Credit: Wikimedia Commons // CC BY-SA 4.0

With the events of the crash pieced together, it is now accepted that the crew of the Lady Be Good was returning from a failed bombing mission over Naples. Flying in the dark, they were alone and inexperienced, having never worked together as a crew before. With a tailwind giving them a boost of speed, no one had noticed that they had successfully crossed the Mediterranean Sea and were flying over land. The pilot, 1st Lt William Hatton, attempted to use a radio direction station close to their home base at Soluch airfield in Benghazi. But the limitations of the station’s equipment meant that the bearing they received would be the same no matter if they were flying towards or away from the station.
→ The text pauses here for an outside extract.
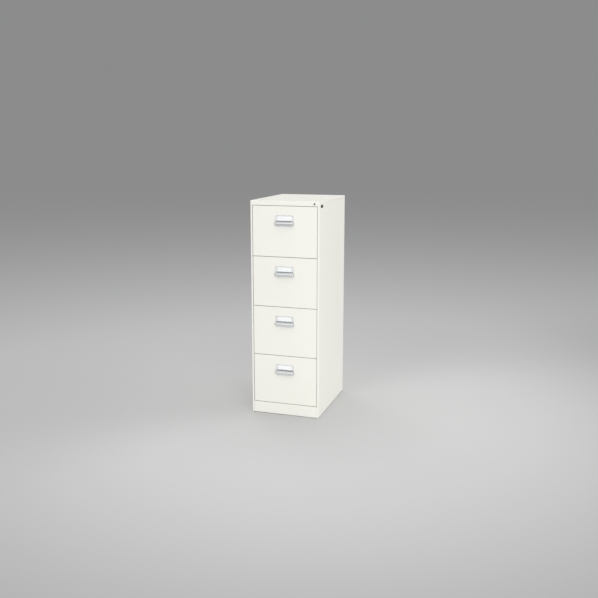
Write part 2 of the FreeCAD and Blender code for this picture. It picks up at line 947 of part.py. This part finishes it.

And so, the Lady Be Good continued flying into the night over the Sahara Desert. Running low on fuel, Hatton trimmed the aircraft to fly straight and level on its one remaining engine, and the crew bailed out expecting to land in water. After regrouping and with no sign of John Woravka, the Lady’s men decided to head North believing Soluch airfield was around 100 miles northwest, but in reality, it was over 400. The aircraft would come down approximately 15 miles from where the crew landed. At that time, the radio would still have been in working order, and there would have been ample supplies for the surviving men to await rescue or trek south to a nearby oasis.    

The wreckage of the Lady Be Good now sits in storage in Tobruk. Many of the artifacts recovered from the wreck can be viewed on display at the Airforce Museum in Dayton, Ohio.